By Barbara Joy, Parenting Coach

I was recently speaking before a large group of parents on “Sibling Rivalry” as I have many times before. This time the talk was different. In preparing the workshop, I realized that I wanted to address the fact that the rivalry is a part of the relationship and there are many other equally important parts. As parents, we many times concentrate on the rivalry because that is one of the dynamics that we sometimes wish we could do without. As parents, we need support in helping our children learn ways to more effectively deal with their rivalry.

Sibling rivalry is not that your children don’t like one another. Sibling rivalry is competing for your attention and approval. It is natural. Below are a few tips and tools that may be helpful in dealing with the rivalry as well as enhancing your children’s relationship with one another.

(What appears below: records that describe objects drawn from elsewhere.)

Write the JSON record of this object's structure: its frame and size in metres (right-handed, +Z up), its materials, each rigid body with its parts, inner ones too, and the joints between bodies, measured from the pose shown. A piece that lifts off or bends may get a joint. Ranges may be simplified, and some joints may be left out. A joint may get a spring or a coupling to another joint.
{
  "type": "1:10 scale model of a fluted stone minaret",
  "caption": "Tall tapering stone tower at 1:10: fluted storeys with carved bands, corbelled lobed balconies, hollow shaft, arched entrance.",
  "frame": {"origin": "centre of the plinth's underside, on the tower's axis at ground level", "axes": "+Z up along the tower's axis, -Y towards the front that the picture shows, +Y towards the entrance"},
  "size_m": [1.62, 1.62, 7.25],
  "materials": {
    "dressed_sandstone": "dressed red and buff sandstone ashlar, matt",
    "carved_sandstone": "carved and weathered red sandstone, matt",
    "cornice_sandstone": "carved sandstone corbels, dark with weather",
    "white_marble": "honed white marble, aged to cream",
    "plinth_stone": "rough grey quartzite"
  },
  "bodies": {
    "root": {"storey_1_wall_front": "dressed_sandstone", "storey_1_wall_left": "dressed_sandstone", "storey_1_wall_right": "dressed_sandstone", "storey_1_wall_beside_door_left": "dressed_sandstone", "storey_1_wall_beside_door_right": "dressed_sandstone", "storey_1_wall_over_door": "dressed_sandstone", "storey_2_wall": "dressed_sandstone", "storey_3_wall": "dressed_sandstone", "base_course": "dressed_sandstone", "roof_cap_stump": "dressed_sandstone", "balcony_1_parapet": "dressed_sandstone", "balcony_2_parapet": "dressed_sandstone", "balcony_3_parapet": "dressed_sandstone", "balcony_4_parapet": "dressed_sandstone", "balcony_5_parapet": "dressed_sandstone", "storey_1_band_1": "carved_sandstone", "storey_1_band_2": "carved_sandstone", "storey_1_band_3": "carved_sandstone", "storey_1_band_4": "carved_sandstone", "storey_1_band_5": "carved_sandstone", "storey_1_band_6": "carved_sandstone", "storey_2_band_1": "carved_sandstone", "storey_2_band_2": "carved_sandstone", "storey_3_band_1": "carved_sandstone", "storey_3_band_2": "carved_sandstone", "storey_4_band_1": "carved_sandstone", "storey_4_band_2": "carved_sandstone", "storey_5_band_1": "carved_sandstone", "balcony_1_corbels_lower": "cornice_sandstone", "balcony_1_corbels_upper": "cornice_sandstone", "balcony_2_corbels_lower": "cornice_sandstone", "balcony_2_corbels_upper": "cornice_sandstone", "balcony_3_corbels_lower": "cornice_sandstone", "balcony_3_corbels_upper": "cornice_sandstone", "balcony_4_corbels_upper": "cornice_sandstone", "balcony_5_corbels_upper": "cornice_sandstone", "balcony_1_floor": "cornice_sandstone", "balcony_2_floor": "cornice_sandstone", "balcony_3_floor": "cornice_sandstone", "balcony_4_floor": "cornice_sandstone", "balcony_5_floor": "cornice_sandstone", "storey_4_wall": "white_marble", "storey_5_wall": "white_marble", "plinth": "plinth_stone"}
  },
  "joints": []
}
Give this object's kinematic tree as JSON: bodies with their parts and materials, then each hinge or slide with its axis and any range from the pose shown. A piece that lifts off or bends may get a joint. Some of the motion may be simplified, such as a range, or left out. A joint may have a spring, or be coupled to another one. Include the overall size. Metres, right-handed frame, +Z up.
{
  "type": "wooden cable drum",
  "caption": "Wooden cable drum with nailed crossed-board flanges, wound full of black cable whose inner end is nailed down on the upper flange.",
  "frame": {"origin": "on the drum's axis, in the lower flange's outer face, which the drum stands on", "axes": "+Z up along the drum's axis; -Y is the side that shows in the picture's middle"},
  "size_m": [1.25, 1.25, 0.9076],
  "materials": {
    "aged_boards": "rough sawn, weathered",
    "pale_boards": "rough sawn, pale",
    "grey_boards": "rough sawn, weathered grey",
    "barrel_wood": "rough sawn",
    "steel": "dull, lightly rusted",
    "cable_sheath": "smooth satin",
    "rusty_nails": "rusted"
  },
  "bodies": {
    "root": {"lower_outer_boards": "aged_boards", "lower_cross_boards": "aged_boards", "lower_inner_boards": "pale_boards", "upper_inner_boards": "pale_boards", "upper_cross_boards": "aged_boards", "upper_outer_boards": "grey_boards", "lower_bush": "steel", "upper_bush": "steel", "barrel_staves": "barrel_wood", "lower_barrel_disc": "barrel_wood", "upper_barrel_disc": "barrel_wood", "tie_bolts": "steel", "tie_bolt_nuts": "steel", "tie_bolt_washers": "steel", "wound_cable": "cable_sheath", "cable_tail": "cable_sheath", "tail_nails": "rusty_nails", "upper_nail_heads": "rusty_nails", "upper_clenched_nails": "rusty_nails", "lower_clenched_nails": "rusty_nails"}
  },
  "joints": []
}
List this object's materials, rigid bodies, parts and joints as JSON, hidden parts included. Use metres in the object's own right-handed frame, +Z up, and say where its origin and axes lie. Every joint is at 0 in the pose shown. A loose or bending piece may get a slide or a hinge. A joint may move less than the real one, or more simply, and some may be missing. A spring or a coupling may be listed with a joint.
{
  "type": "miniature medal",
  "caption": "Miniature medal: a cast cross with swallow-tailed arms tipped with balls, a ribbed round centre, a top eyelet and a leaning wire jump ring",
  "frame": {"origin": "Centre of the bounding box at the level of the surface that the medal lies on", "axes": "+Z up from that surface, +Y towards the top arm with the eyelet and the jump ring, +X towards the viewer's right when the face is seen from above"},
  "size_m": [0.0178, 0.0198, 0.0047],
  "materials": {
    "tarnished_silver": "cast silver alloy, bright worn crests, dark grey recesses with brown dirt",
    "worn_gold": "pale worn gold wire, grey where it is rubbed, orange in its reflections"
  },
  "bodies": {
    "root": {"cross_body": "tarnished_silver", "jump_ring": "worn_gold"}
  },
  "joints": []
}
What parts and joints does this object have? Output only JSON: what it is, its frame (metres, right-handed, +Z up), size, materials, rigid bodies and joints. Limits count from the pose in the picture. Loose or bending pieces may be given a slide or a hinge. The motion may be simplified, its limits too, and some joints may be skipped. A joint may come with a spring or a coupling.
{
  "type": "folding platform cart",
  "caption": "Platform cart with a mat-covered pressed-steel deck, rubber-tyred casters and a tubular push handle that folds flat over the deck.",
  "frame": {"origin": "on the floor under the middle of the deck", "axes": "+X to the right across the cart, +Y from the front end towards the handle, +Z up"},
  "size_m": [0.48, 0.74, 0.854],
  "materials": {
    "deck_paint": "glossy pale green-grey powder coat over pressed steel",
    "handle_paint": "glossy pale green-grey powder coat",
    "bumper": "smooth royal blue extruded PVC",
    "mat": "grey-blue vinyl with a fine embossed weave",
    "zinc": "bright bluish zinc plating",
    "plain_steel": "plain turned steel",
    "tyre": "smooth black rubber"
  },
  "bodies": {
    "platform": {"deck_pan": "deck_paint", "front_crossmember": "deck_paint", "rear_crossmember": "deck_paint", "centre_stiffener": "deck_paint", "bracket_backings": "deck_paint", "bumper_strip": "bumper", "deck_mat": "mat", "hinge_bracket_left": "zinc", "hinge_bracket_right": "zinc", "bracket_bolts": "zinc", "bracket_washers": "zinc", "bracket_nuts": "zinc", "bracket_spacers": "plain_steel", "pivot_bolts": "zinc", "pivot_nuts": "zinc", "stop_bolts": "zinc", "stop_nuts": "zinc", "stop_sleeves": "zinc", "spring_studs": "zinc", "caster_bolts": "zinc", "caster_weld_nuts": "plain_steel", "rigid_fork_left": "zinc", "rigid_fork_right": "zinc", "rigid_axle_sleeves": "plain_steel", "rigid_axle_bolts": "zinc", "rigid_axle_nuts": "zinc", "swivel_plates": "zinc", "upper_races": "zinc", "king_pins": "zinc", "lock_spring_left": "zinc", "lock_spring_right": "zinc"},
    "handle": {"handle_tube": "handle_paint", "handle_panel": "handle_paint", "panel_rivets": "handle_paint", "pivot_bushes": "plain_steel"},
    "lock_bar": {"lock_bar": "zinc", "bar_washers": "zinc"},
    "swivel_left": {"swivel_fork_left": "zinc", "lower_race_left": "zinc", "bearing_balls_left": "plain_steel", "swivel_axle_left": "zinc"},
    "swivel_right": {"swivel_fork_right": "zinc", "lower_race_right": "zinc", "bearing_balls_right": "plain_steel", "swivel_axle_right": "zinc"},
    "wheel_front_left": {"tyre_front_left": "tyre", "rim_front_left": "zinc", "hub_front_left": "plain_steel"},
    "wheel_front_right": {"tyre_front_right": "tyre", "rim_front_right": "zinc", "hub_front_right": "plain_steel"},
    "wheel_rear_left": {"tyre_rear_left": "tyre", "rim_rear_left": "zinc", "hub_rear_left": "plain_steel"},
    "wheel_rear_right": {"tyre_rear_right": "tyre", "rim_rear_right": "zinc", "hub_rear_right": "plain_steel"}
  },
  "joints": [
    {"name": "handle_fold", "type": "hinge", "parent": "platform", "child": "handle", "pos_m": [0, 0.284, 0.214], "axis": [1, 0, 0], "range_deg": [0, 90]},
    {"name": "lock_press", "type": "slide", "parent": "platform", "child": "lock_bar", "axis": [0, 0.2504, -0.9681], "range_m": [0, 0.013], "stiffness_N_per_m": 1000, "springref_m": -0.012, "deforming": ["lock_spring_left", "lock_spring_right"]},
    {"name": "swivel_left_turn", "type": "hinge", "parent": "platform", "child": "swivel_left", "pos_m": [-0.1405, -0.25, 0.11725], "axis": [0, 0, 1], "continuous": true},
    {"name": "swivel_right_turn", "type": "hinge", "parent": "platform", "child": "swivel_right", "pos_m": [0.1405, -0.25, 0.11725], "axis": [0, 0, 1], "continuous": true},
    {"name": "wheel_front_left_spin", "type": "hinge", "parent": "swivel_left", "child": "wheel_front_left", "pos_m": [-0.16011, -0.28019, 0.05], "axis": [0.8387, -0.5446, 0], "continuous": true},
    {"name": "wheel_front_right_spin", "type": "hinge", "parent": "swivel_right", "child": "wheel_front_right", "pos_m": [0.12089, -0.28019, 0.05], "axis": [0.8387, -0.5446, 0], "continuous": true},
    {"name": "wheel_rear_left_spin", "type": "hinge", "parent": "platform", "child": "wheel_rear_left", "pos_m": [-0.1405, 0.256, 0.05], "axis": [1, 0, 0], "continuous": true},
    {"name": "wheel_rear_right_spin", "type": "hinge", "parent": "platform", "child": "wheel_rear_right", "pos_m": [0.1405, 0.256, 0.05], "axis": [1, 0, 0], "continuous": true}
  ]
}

  • Give up expectations that siblings will get along.
  • Avoid comparisons: No one likes to be compared. Statements that compare children initiate conflict.
  • Avoid taking sides: Avoid automatically blaming the older child who should know better and taking the side of the younger child.
  • Acknowledge their feelings: Statements like the following deny the normal feelings of anger and jealousy that all children occasionally feel toward their sibling. “Be a good boy and don’t fight with your sister.” “That’s a terrible thing to say to your brother. Brothers love each other.” Statements like the following acknowledge some of these feelings: “I bet you sometimes wish that your sister was never born.” “I can see that you are angry that your sister broke your toy.” “I know it’s really hard to share me with the baby sometimes.” When our children know that we do understand and hear them, they are better able to feel the feelings and go on with their day.
  • Set clear and consistent limits with logical, natural consequences.
  • Intervene when necessary: With younger children we have to intervene more often than we do with older children. We need to always stop physical and aggressive behaviors and enforce the ‘no hitting’ rule. Many times we can offer possible solutions that will help to teach your children conflict resolution. Some examples are: trading toys, taking turns, negotiating and compromising solutions that are acceptable to both children. Remember these are skills that your children are looking to you to teach them. So, the various ways that you role model ways to handle differences and conflict is teaching your children how they will handle these kinds of situations. Encourage them to use their words to express their feelings as well as what it is they are wanting to accomplish.
  • Treat each child as an individual: Look for the strengths of each of your children and find ways to have them succeed. Remember, we want them to experience the feeling of being successful.
  • Quality time alone with each child on a regular basis: In our busy world, this piece frequently gets lost. I encourage you to remember that You are the most important person in the world to your child and they do not care so much about what you are doing but that you are taking time to be present with them. Look behind their eyes…. Get to know them as the truly special individual that they are.

Here are a few tips to help your children build their relationships with one another:

  • Encourage together time just for them.
  • Role play: This can be a fun way to help them to see what it is like to be the sibling, the mom and the dad.
  • Clearly convey to them what you expect: Your children want to please you. The more clear and consistent we are with our expectations, the more they will succeed.
  • Keep your children connected.
  • Help your child to get behind the eyes of his/her sibling.
  • Be clear and consistent with your family rules: ie: No aggressive behavior. No taunting or teasing.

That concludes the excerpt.